Because these two technology-centric markets represent roughly 40% of the MSCI index, their performance was pivotal; specifically, a 2.4% surge in Taiwan Semiconductor Manufacturing Company propelled Taipei’s benchmark to an all-time high.
Meanwhile, South Korean shares maintained their momentum for a third straight day, supported largely by strong performances from major automakers Hyundai and Kia.
In Japan, the Nikkei is up around 2.2% on the day, extending its impressive performance this week.

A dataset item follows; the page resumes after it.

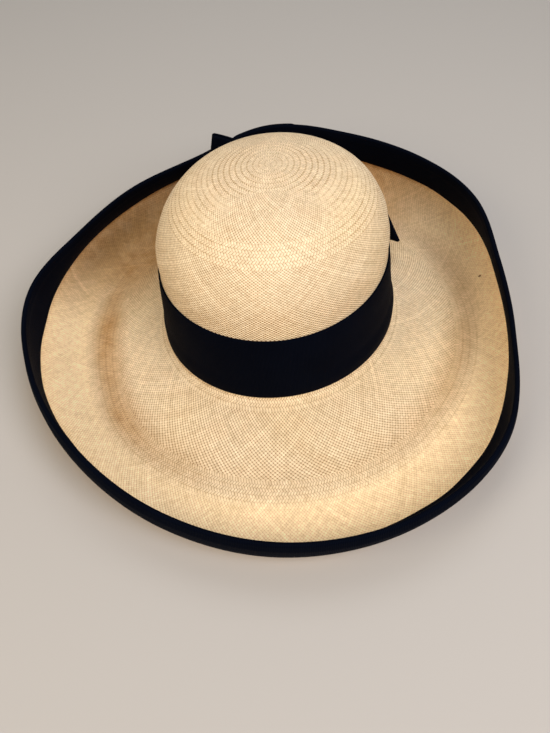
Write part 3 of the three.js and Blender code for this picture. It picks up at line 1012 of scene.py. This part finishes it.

Most Read: Chart alert: Nikkei 225 bullish acceleration intact towards 60,000 in the first step
China inflation rate comes in below expectations
In January China’s annual inflation rate dropped significantly to 0.2%, down from 0.8% the previous month. This figure represented the lowest level since October and fell short of the 0.4% forecasted by analysts.
A primary driver of this slowdown was the first decline in food prices in three months, with costs for pork, eggs, and cooking oils pulling the category down to a 0.7% contraction. While clothing prices saw a slight uptick, non-food inflation overall cooled to 0.4%, even as government-backed consumer trade-in programs remained active.
Additional sector data revealed a mixed economic landscape, as healthcare inflation eased and education costs remained stagnant. Notably, housing and transport experienced sharper price drops than in December, with transport costs falling 3.4%.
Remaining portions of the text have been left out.